Kadın

Kadınlar Tutsakların sesi oldu

Yurtsever tutsakların başlatmış olduğu süresiz dönüşümsüz açık grevi direnişi 50. Gününe girerken İstanbul’da bu ses kadınlar tarafından çığlığa dönüştürüldü. Taksim Tramvay Durağı’nda bir araya gelen “Açlık Grevleri ile Kadın Dayanışma İnisiyatifi”  “Açlık grevlerinin sesini duyurun çözüm istiyoruz” yazılı pankart açarak iki saatlik oturma eylemi gerçekleştirdi.

En önde anaların hazır bulunduğu eylemde söylenen türkülerle ve atılan sloganlarla duyguda öfke ve hüzün aynı anda yaşandı. İlkay Akkaya “Adıyaman” adlı eserini söylemesi ile anaların gözyaşlarında birçok gerçeğin tarifini görmek mümkün.  Belki yıllardır gözyaşlarına neden acı hükmün tarihsel tazeliği.  Her bir damlasını kınalı elleri ile silerken yüreğinin bir parçasını da alır götürür gibi içten ve inceden; ancak sessiz şekilde bir “ahh” çeker o tarih yüzü.

Ağla anam ağla ki hüznün atılsın. Zihninde sadece öfkeye ve bilince susamış berrak bir pınar fışkırsın.

Yıllardır dökülen gözyaşı göl oluşturuyor şimdi ve gürüldeyerek akacak nehirlere doğru yol alırken filizlendirip büyüttüğü fidanların kökünü çelikleştiriyor. Bir cesaret, inanç, öfke mayalıyor şimdi o kökleri.

Hapishanelerde açlığa yatan bedenlerin dışarıda sen olması öfkenin bir tasavvurunu çiziyor. Bu tasavvur ki sanatsal değerlerle açıklanacak bir ambiyans değil, tamamen gerçeklerin yaşanmışlığında ve sıcaklığında giz dolu bir ifade

İşte “Açlık Grevleri ile Kadın Dayanışma İnisiyatifi”nin eyleminde bu öfkenin tasavvuru çizildi. Tarihten bu güne kadınlara vurulan zincirlerin köhnemiş olduğu haykırıldı.” Biz kadınların söylenecek sözü değiştirecek gücü var” şiarı haykırıldı. Gerçek manada her ne şekilde olursa olsun kadın yüzleri tarihin o kör heybesini anlatıyor. Ancak salt bununla sınırlı değil.  O yüzlerde görülenin ötesi var. Mücadele, inanç, güç, cüret, fedakârlık var. Ve şimdi ağızlardan çıkan “Ez Li Virim” sloganı ile görülenin ötesi muktedir oluyor ; acı heybesi zannedilen o koca yüreklerde. Yüze yansıyor bu öfke ve iki parmak ile yapılan o evrensel işaretle kavgaya dönüşeceğinin yemini ediliyor. Açlık grevindeki kadın tutsakların her adı okunduğunda “buradayım” denilerek kavganın her anı kuşanılıyor. Kadınlar haykırıyor “Açlık grevlerinin talepleri ortada  devlet zevatının yalancı riyakar yüzüdür işte bizi bugün burada bir araya getiren. Açlık grevindeki tutsak kadınların her biri şimdi burada. Biz kadınların inancı, söylenecek sözü değiştirecek gücü var. Acı ve öfkeyi aynı anda yaşıyoruz.
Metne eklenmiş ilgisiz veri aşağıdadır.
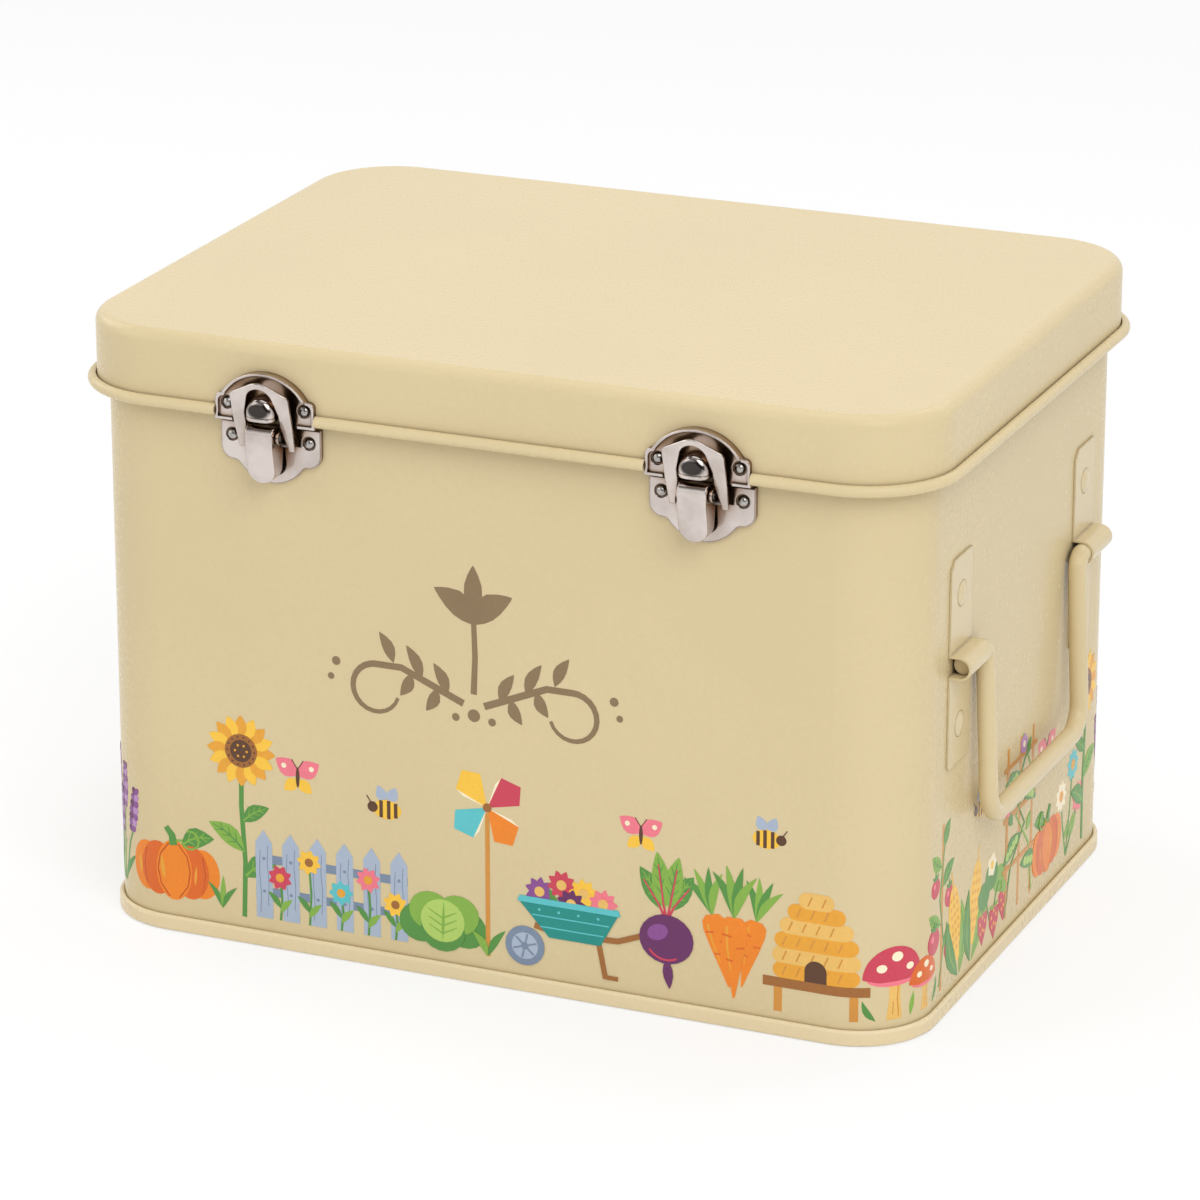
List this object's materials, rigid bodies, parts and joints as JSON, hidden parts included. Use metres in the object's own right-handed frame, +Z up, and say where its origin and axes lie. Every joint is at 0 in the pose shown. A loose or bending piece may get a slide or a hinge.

Yalan söylemek yetenek ister

Eyleme açıklamayı Avukat Filiz Kerestecioğlu okudu. Kerestecioğlu  tutsakların taleplerini tekrar sıralarken Erdoğan’ın ifadelerinde tutsaklara yönelik her daim bir saldırının olduğu ifade etti. Angela Merkel ile ortak yaptığı basın toplantısında Türkiye’de açlık grevi yok sadece bir kişi açlık grevinde dedi Erdoğan. Bu yalanı Merkel şaşkın ifade ile izledi. Zira dünya da dahi yankı uyandıran bir gerçekten bahsediliyor. Tutsakların talepleri uğruna bedenlerini ölüme yatırmalarından bahsediliyor. Yalan söylemek gerçekten yetenek isteyen bir konu. Ancak Erdoğan kendi muktedirlik edasında bu yalanları kendisi gibi temelsiz bir hatta iade ediyor.

Eylemde tutsaklar haykırdı.

Tutsakların sesi olmak için gerçekleştirilen eylemde gönderilen mektuplarla Sara Aktaş gibi daha birçok tutsak coşkularını haykırdılar. Ölüme yatan bir bedenin her ifadesindeki moral ve motivasyon sloganların daha bir gür atılmasına vesile oldu. Bir ana kolu koparcasına yumruğunu sallıyor.